Corrections Canada has not responded to a request for comment.
Many Canadians are not aware that all prisoners have the right to vote. The Sauvé decision in 2002 established that prisoners could not be excluded from voting. After that decision, Elections Canada provided prisoners access to the vote, but the legislation that prevented incarcerated electors from voting was not actually removed until Bill C-76 was passed in 2018.
Matthew McKenna, a spokesperson for Elections Canada, confirmed in an interview with the Halifax Examiner that there are no restrictions on voting for prisoners. Prisoners cannot be prevented from voting for security reasons, nor because of confinement, lockdown, or any other status.
“Every Canadian has the right to vote except for the Chief Electoral Officer,” McKenna told the Examiner.

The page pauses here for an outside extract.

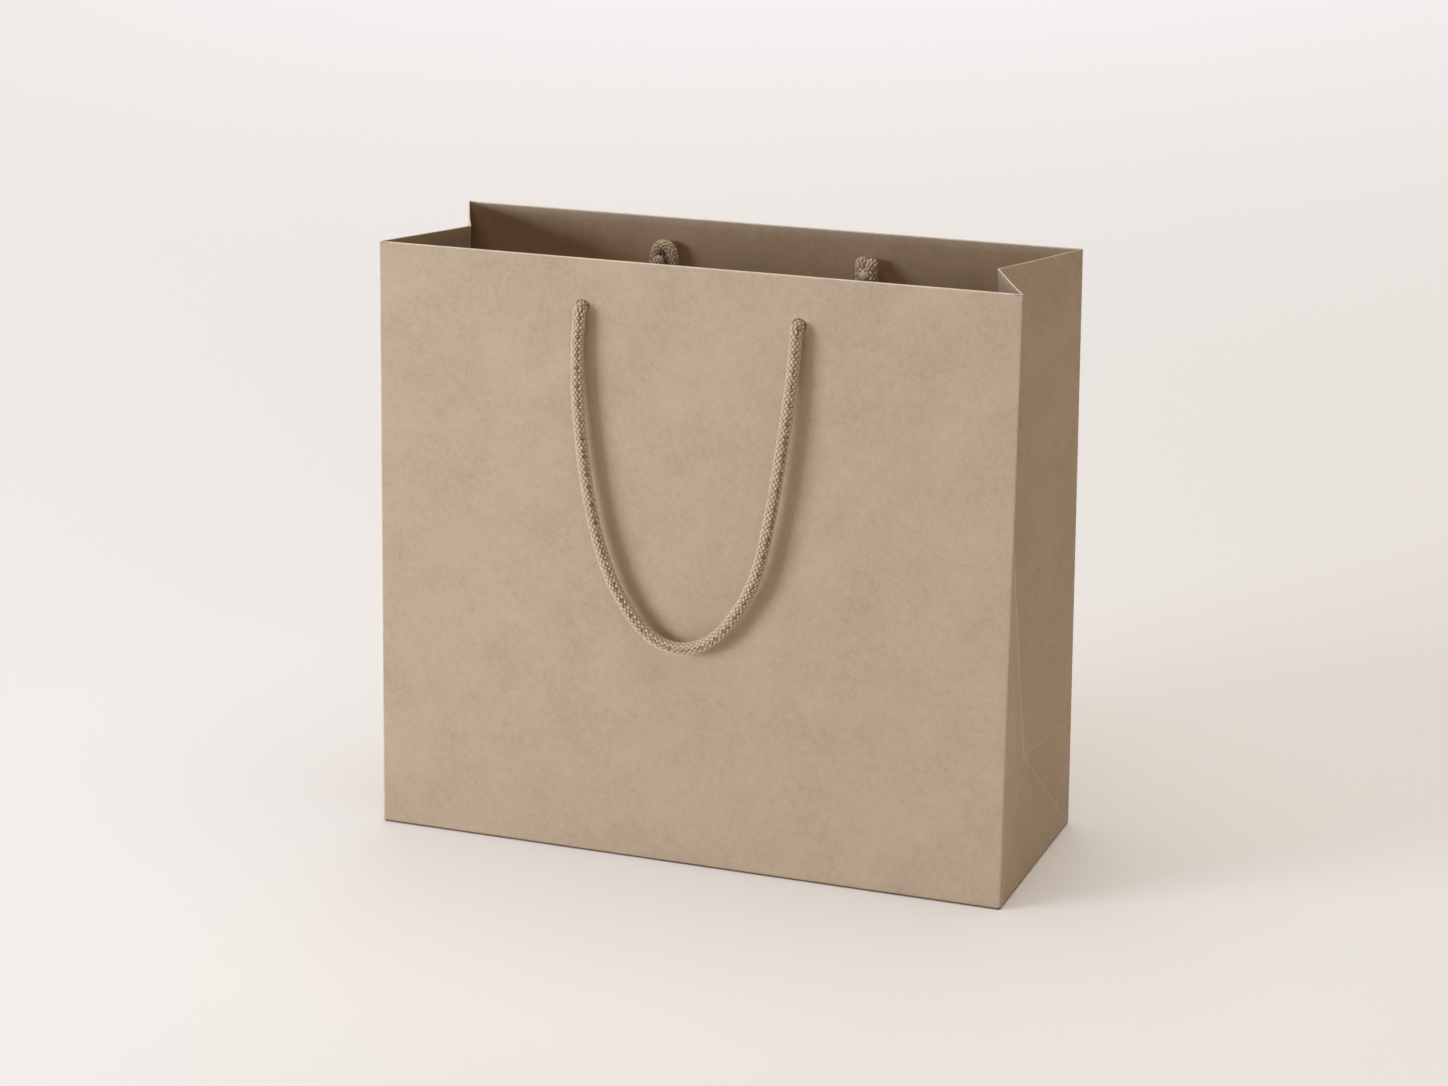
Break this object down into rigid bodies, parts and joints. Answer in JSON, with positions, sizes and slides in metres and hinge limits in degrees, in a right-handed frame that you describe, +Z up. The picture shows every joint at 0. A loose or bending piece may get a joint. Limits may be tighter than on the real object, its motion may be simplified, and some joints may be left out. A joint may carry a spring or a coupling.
{
  "type": "gift bag",
  "caption": "Open kraft paper gift bag with folded side gussets and a looped cord handle on the front and the back.",
  "frame": {"origin": "on the floor, under the middle of the base", "axes": "+Z up, +X along the wide walls to the right as seen from the front, +Y from the front wall to the back wall"},
  "size_m": [0.32, 0.1297, 0.2923],
  "materials": {
    "kraft_paper": "matte",
    "grey_board": "matte",
    "cotton_cord": "matte"
  },
  "bodies": {
    "base": {"base_outer_flap": "kraft_paper", "base_inner_flap": "kraft_paper", "base_side_flap_left": "kraft_paper", "base_side_flap_right": "kraft_paper", "base_board": "grey_board"},
    "front_wall": {"front_panel": "kraft_paper", "front_top_card": "grey_board", "front_top_hem": "kraft_paper", "front_knot_left": "cotton_cord", "front_knot_right": "cotton_cord"},
    "back_wall": {"back_panel": "kraft_paper", "back_top_card": "grey_board", "back_top_hem": "kraft_paper", "back_glue_seam": "kraft_paper", "back_knot_left": "cotton_cord", "back_knot_right": "cotton_cord"},
    "front_left_fold": {"gusset_front_left": "kraft_paper", "gusset_foot_left": "kraft_paper"},
    "front_right_fold": {"gusset_front_right": "kraft_paper", "gusset_foot_right": "kraft_paper"},
    "back_left_fold": {"gusset_back_left": "kraft_paper"},
    "back_right_fold": {"gusset_back_right": "kraft_paper"},
    "front_handle": {"front_cord": "cotton_cord"},
    "back_handle": {"back_cord": "cotton_cord"}
  },
  "joints": [
    {"name": "front_wall_lean", "type": "hinge", "parent": "base", "child": "front_wall", "pos_m": [0, -0.06, 0.0003], "axis": [-1, 0, 0], "range_deg": [-1.5, 6.5]},
    {"name": "back_wall_lean", "type": "hinge", "parent": "base", "child": "back_wall", "pos_m": [0, 0.06, 0.0003], "axis": [1, 0, 0], "range_deg": [-1.5, 6.5]},
    {"name": "front_left_gusset_fold", "type": "hinge", "parent": "front_wall", "child": "front_left_fold", "pos_m": [-0.16, -0.06, 0.0003], "axis": [0.7428, 0.6684, 0.038], "range_deg": [-2.12, 8.84], "deforming": ["gusset_front_left"]},
    {"name": "front_right_gusset_fold", "type": "hinge", "parent": "front_wall", "child": "front_right_fold", "pos_m": [0.16, -0.06, 0.0003], "axis": [0.7428, -0.6684, -0.038], "range_deg": [-2.12, 8.84], "deforming": ["gusset_front_right"]},
    {"name": "back_left_gusset_fold", "type": "hinge", "parent": "back_wall", "child": "back_left_fold", "pos_m": [-0.16, 0.06, 0.0003], "axis": [-0.7428, 0.6684, -0.038], "range_deg": [-2.12, 8.84], "deforming": ["gusset_back_left"]},
    {"name": "back_right_gusset_fold", "type": "hinge", "parent": "back_wall", "child": "back_right_fold", "pos_m": [0.16, 0.06, 0.0003], "axis": [-0.7428, -0.6684, 0.038], "range_deg": [-2.12, 8.84], "deforming": ["gusset_back_right"]},
    {"name": "front_handle_swing", "type": "hinge", "parent": "front_wall", "child": "front_handle", "pos_m": [0, -0.05126, 0.26918], "axis": [-1, 0, 0], "range_deg": [0, 175]},
    {"name": "back_handle_swing", "type": "hinge", "parent": "back_wall", "child": "back_handle", "pos_m": [0, 0.05957, 0.26932], "axis": [1, 0, 0], "range_deg": [0, 175]}
  ],
  "couplings": [
    {"joint": "back_wall_lean", "follows": "front_wall_lean", "ratio": 1},
    {"joint": "front_left_gusset_fold", "follows": "front_wall_lean", "ratio": 1.345},
    {"joint": "front_right_gusset_fold", "follows": "front_wall_lean", "ratio": 1.345},
    {"joint": "back_left_gusset_fold", "follows": "front_wall_lean", "ratio": 1.345},
    {"joint": "back_right_gusset_fold", "follows": "front_wall_lean", "ratio": 1.345}
  ]
}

However, having the right to vote and having access to the vote are two very different things. Prisoners in the Atlantic Institution are not the first or only prisoners to report being prevented from voting.
Prisoners rely upon correctional staff to facilitate their vote, and if they are prevented from voting, they are faced with complaining to the staff who are responsible for their freedom. They fear retaliation from staff if they attempt to exercise their rights when they are barred from voting.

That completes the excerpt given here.